Here we have a fluorescence microscopy image of Saccharomyces cerevisiae with a signal accumulating in the vacuoles.

image = skimage.io.imread('https://cildata.crbs.ucsd.edu/media/images/13901/13901.tif')

Printing the image will only show the values on the edges of the image, since there would be too many values to display. However, we can already see that the image is a 2D array of dtype uint16.

image

Let’s confirm that it was imported as a Numpy array:

type(image)

We see above that the tif file was indeed imported as a Numpy array. In addition we see that the pixels have unsigned (i.e., positive-only) integer 16 bits, a common format for images.

We can now check how many pixels and dimensions we have:

image.shape

Displaying arrays as images¶

The shape tells us that our array has 1024 lines and 1360 columns but no other dimensions. So we have a plain 2D gray-scale image. We can use the imshow function from the pypolot collection of matplotlib to display 2D arrays as images:

from matplotlib import pyplot as plt

plt.imshow(image, cmap='gray')

In addition to the image input we also used an optional parameter called cmap. It allows us to set a certain colormap, here a gray one. You can find more here: https://matplotlib.org/stable/tutorials/colors/colormaps.html#sequential

Analysing arrays/images (aggregating functions)¶

There are different types of images when it comes to pixel values. Common ranges are 0-255 for 8-bit images, 0-65535 for 16-bit images and 0-1 for float images. In our case we have a 16-bit image, so the pixel values range from 0 to 65535.

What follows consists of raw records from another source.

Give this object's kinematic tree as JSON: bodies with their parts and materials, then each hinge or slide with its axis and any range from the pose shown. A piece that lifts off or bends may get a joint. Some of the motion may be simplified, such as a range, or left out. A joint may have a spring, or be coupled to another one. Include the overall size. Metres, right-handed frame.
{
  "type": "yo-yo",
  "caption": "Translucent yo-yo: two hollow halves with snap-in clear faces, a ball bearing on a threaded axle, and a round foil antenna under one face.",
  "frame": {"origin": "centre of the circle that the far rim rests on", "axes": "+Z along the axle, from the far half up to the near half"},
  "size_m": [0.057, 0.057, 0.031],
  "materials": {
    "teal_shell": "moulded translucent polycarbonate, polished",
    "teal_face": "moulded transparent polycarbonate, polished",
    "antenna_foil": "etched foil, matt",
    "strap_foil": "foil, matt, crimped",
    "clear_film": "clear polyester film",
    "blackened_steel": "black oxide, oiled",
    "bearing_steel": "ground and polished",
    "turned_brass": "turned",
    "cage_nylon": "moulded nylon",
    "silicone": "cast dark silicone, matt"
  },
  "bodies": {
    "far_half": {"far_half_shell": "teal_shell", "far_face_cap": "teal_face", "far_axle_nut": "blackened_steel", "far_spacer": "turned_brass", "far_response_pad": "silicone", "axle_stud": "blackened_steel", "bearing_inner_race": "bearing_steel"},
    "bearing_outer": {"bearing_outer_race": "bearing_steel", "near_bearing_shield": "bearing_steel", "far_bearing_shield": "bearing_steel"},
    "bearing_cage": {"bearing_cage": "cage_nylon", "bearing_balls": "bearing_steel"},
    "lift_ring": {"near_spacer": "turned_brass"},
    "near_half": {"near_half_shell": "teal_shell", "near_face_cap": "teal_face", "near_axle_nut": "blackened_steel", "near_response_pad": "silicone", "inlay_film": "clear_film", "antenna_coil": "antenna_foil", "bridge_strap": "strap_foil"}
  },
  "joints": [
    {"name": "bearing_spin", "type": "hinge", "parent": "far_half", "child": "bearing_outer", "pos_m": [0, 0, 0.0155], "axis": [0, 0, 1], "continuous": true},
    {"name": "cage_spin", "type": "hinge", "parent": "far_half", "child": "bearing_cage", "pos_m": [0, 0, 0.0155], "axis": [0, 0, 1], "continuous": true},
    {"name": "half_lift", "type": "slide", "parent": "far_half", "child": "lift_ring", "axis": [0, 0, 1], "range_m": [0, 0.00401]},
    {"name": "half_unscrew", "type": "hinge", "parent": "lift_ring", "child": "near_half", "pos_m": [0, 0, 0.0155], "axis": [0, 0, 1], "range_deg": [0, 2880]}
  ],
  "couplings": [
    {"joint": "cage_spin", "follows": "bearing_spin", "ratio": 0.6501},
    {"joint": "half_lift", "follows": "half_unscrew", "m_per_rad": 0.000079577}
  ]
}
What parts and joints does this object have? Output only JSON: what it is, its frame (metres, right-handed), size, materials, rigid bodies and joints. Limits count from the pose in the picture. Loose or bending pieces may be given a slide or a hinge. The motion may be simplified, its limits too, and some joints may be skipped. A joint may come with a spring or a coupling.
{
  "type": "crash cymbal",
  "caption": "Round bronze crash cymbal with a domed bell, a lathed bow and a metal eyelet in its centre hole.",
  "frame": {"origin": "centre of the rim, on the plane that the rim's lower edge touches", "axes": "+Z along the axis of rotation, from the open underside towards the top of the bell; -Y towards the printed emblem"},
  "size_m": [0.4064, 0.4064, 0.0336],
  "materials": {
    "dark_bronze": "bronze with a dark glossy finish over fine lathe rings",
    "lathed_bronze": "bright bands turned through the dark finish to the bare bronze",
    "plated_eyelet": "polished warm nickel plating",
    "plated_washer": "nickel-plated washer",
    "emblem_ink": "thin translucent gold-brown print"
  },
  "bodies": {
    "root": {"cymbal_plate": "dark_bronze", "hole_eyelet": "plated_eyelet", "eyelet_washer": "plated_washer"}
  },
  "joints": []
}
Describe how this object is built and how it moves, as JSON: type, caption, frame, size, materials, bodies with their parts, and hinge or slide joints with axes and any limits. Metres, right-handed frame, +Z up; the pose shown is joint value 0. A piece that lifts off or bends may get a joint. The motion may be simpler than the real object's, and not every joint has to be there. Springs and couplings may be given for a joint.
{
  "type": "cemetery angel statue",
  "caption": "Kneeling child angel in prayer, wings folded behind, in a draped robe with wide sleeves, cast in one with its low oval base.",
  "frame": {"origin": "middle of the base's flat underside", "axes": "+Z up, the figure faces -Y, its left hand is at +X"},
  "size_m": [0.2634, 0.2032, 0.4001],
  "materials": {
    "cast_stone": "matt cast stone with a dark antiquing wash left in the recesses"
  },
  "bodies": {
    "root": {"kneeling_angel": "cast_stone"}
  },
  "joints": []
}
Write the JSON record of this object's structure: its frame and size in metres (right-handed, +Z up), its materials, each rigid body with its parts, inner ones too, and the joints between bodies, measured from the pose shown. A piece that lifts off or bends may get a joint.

We can check this using the aggregating functions min(), max() and mean(), as well as dtype:

print("Mean:", np.mean(image))
print("Range:", np.min(image), "-", np.max(image))
print("type:", image.dtype)

We can also get an impression of the pixel values by plotting a histogram of the pixel values. This is a very common operation in image analysis. Note that we use the flatten() method to turn the 2D array into a 1D array, so that we can plot the histogram of all pixel values at once:

plt.hist(image.flatten(), bins=100)
plt.show()

As the image is an array, we can perform operations on all values of the array at once. Like this, we can for example easily change the image to a float array and normalize the pixel values to a range between 0 and 1:

image_float = image - image.min() # make the values start at 0
image_float = image_float / image_float.max() # normalize to 1
image_float = image_float.astype(np.float32) # convert to float32

print("Mean:", np.mean(image_float))
print("Range:", np.min(image_float), "-", np.max(image_float))

Let’s check the pixel values:

image_float

As we can see in the histogram below, the pixel values are now between 0 and 1, but the relative distribution has stayed the same.

plt.hist(image_float.flatten(), bins=100)
plt.show()

The dot notation¶

As we have already seen with astype() for example, Numpy arrays come with a lot of functions attached to them (methods). In particular many of the statistics functions can be called in that way. For example, with the mean, we have two options that yield the same result:

print(np.mean(image))
print(image.mean())

Exercises¶

Find out how to generate a list of 10 numbers drawn from a normal distribution with a mean of 10 and standard deviation of 2.
Create a list of 10 numbers evenly spaced between 0 and 90.
Assuming that the values you obtained in (2) are angles in degrees, find a function that converts degrees to radians and apply it to the array.
Calculate the standard deviation of the array obtained in (3). Use both a numpy function (np.myfun) and a method attached to the array.


### YOUR CODE HERE

Create a 2D array of shape (20, 30) filled with random numbers drawn from a uniform distribution between 0 and 1. Use the np.random.uniform() function.
Display the array you created in (5) as an image using plt.imshow() and a colormap of your choice (though we recommend a sequential colormap like gray or viridis).
Find out the mean and the range of the pixel values in the image you created in (5). Use both a numpy function (np.myfun) and a method attached to the array.
Invert the pixel values of the image you created in (5). The range should still be between 0 and 1, but the mean should change. Check the mean before and after the inversion.
Hint: You can invert the pixel values by subtracting them from 1.


### YOUR CODE HERE

(Optional) Have a close look at the individual pixel values and the mean of the images before and after the inversion. What do you observe? Can you explain it? You can also plot the histograms of the pixel values before and after the inversion to visualize the change.